The net-istio ones are the important bits to configure initial L7 routing (that will be completed by Kfserving later on). Knative serving seems to need the cluster-local-gateway (in addition to the ingress gateway) to route internal traffic. This is a comment that I found the example configs:

    # A cluster local gateway to allow pods outside of the mesh to access
    # Services and Routes not exposing through an ingress.  If the users
    # do have a service mesh setup, this isn't required and can be removed.
    #
    # An example use case is when users want to use Istio without any
    # sidecar injection (like Knative's istio-ci-no-mesh.yaml).  Since every pod
    # is outside of the service mesh in that case, a cluster-local  service
    # will need to be exposed to a cluster-local gateway to be accessible.

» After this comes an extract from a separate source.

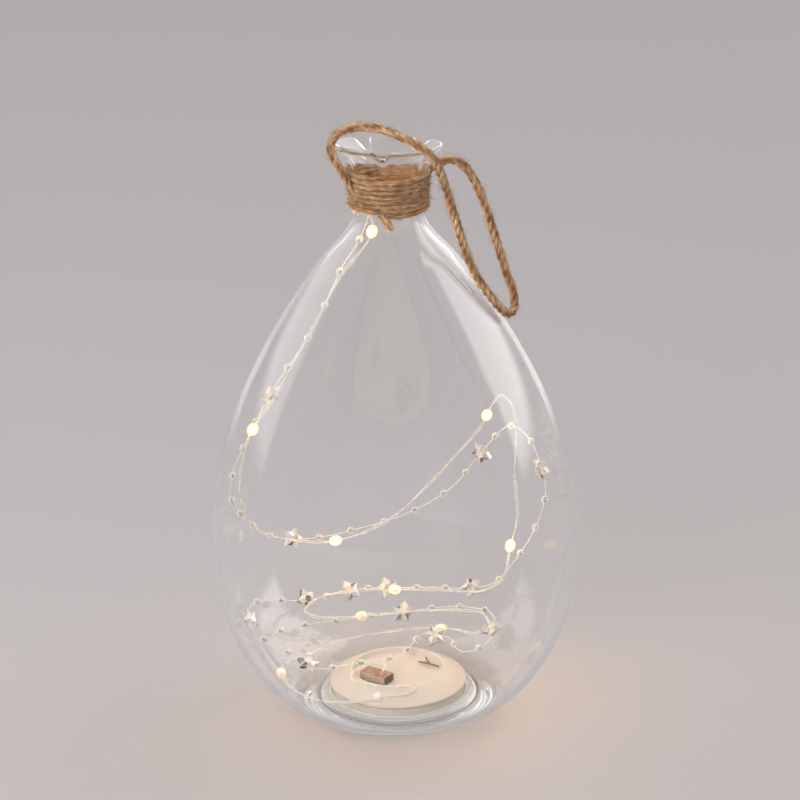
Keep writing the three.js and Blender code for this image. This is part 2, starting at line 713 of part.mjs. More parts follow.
// How far along a curve the point nearest to each place lies, in the order of the places
function distancesOn(curve, places) {
  const length = Math.floor(curve.getLength());
  const points = curve.getSpacedPoints(length);
  return places.map((place) => {
    const away = points.map((point) => point.distanceTo(v3(...place)));
    return (away.indexOf(Math.min(...away)) * curve.getLength()) / length;
  });
}

// The wire is straight where a light sits on it, and curved between one light and the next
const wireLength = wirePath.getLength();
const wireAt = (s) => wirePath.getPointAt(THREE.MathUtils.clamp(s / wireLength, 0, 1));
const lightDistances = distancesOn(wirePath, lightPlaces);
const lightHalf = LIGHT_L / 2 + LIGHT_SPARE;

function wireRings() {
  const rings = [];
  let from = 0;
  for (const s of [...lightDistances].sort((a, b) => a - b).concat(wireLength + lightHalf)) {
    const to = s - lightHalf;
    const count = Math.ceil((to - from) / WIRE_STEP);
    for (let k = 0; k <= count; k++) {
      rings.push({ at: wireAt(from + ((to - from) * k) / count), radius: WIRE_D / 2 });
    }
    from = s + lightHalf;
  }
  return rings;
}
add("light_wire", ringTube(wireRings(), 8), silverWire);

// A light: a clear drop round the wire, with a channel that the wire passes through
function light() {
  const bore = apart(WIRE_D / 2, 8);
  const half = LIGHT_L / 2;
  const r = LIGHT_D / 2;
  return turned([
    v2(bore, -half),
    v2(0.7 * r, -half),
    v2(r, -0.4 * half),
    v2(r, 0.4 * half),
    v2(0.7 * r, half),
    v2(bore, half),
    v2(bore, -half),
  ], 8);
}

lightDistances.forEach((s, i) => {
  const [before, after] = [wireAt(s - lightHalf), wireAt(s + lightHalf)];
  const drop = add(`light_${String(i + 1).padStart(2, "0")}`, light(), lamp);
  drop.quaternion.setFromUnitVectors(v3(0, 0, 1), after.clone().sub(before).normalize());
  drop.position.copy(before.add(after).multiplyScalar(0.5));
});

// Bead line: from the neck down the left, round the back of the glass, and three times to and fro
// across the bottom; beads are moulded on it between the stars
const lineRoute = [
  [-8, 7.4, 238], [-8.4, 6.6, 226], [-13, 6, 212], [-21, 6, 199], [-33, 6.4, 173], [-43, 6.6, 158],
  [-53, 7.4, 142.6], [-64, 9.4, 121], [-70.6, 12.4, 106], [-72.6, 14, 95], [-68, 30.6, 76.6],
  [-59, 43.6, 63], [-48, 53.6, 56], [-33, 63, 53], [-17, 69.4, 54], [-1, 72, 57.4],
  [14, 72, 64], [28, 69, 75], [40, 62, 93], [53, 48.4, 111], [60.6, 39.4, 109], [66, 32.4, 98],
  [68, 31.4, 86], [63.4, 38.6, 65], [54.4, 44.4, 47], [46, 46.6, 36], [35, 51.6, 30.6],
  [17, 58.6, 28.4], [-2, 61, 27.4], [-20, 58, 28.4], [-40, 46.4, 28.6], [-55, 33.6, 34.6],
  [-65.4, 17, 39.6], [-66.6, 6, 36], [-60.4, 9, 26.6], [-52, 26, 23.6], [-42, 37, 20.6],
  [-30, 45.4, 18.6], [-15, 51, 18], [3, 53.6, 18.4], [20, 53, 21], [32, 49, 22.6],
  [43.4, 39.6, 23], [44.6, 31, 18.6], [37, 20.4, 15], [30, 17.4, 14.6], [26.4, 22, 14.6],
  [24.6, 30.6, 14.8], [19, 35.6, 15], [12, 34.4, 15.8], [8.6, 26, 17.4], [3, 10, 18.8],
  [-1.7, 4.1, 19.6], [-6.4, -1.6, 20.6],
  [-11, -3.3, 21], [-17.4, -3, 19.6], [-25.6, 0, 17], [-33, 4.6, 13.6], [-41, 9, 13],
  [-48.4, 10.4, 18.6], [-53.6, 8.4, 23],
];
const lineCurve = smooth(lineRoute);
const lineLength = lineCurve.getLength();
const lineAt = (s) => lineCurve.getPointAt(THREE.MathUtils.clamp(s / lineLength, 0, 1));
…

The knative-cluster-local gateway is currently mapped to istio-cluster-local-gateway in 0.18, but it will become standalone in future version (namely we'll not need a cluster local istio definition anymore in theory). Let's explore a little bit more the net-istio.yaml config:

# This is the shared Gateway for all Knative routes to use.
apiVersion: networking.istio.io/v1alpha3
kind: Gateway
metadata:
  name: knative-ingress-gateway
  namespace: knative-serving
  labels:
    serving.knative.dev/release: "{{ .Chart.AppVersion }}"
    networking.knative.dev/ingress-provider: istio
spec:
  selector:
    istio: ingressgateway
  servers:
    - port:
        number: 80
        name: http
        protocol: HTTP
      hosts:
        - "*"

The above adds an Istio Gateway config to the ingress gateway for port 80. We replace this one with a similar config for port 443, with a TLS certificate (see helm charts) since this is the configuration between that we mentioned between API gateway and Ingress.

# A cluster local gateway to allow pods outside of the mesh to access
# Services and Routes not exposing through an ingress.  If the users
# do have a service mesh setup, this isn't required.
apiVersion: networking.istio.io/v1alpha3
kind: Gateway
metadata:
  name: cluster-local-gateway
  namespace: knative-serving
  labels:
    serving.knative.dev/release: "{{ .Chart.AppVersion }}"
    networking.knative.dev/ingress-provider: istio
spec:
  selector:
    istio: cluster-local-gateway
  servers:
    - port:
        number: 80
        name: http
        protocol: HTTP
      hosts:
        - "*"
---
apiVersion: networking.istio.io/v1alpha3
kind: Gateway
metadata:
  name: knative-local-gateway
  namespace: knative-serving
  labels:
    serving.knative.dev/release: "{{ .Chart.AppVersion }}"
    networking.knative.dev/ingress-provider: istio
spec:
  selector:
    istio: ingressgateway
  servers:
    - port:
        number: 8081
        name: http
        protocol: HTTP
      hosts:
        - "*"
---
apiVersion: v1
kind: Service
metadata:
  name: knative-local-gateway
  namespace: knative-serving
  labels:
    serving.knative.dev/release: "{{ .Chart.AppVersion }}"
    networking.knative.dev/ingress-provider: istio
spec:
  type: ClusterIP
  selector:
    istio: ingressgateway
  ports:
    - name: http2
      port: 80
      targetPort: 8081

The above is a little more cryptic, but it should work like this:

A Gateway for port 80 is added to the cluster-local-gateway config (see selector, this is different from the previous one that was for the ingress gateway)
A Gateway for port 8081 is added to the ingress gateway config (but it is not exposed via any NodePort service, since we didn't specifity it in istioctl's manifest)
A regular Kubernetes Service is added to create a ClusterIP that maps its port 80 to Istio Ingress Gateway's 8081 port (see selector).

My understanding is that the cluster local gateway is mapped to the ingress gateway with the Service acting as "bridge". Pods communicate first via cluster local gateway, that than uses port 8081 on the ingress gateway.

Last but not the least, kfserving. This layer is responsible to instruct the Ingress about target backends, as soon as new services are added.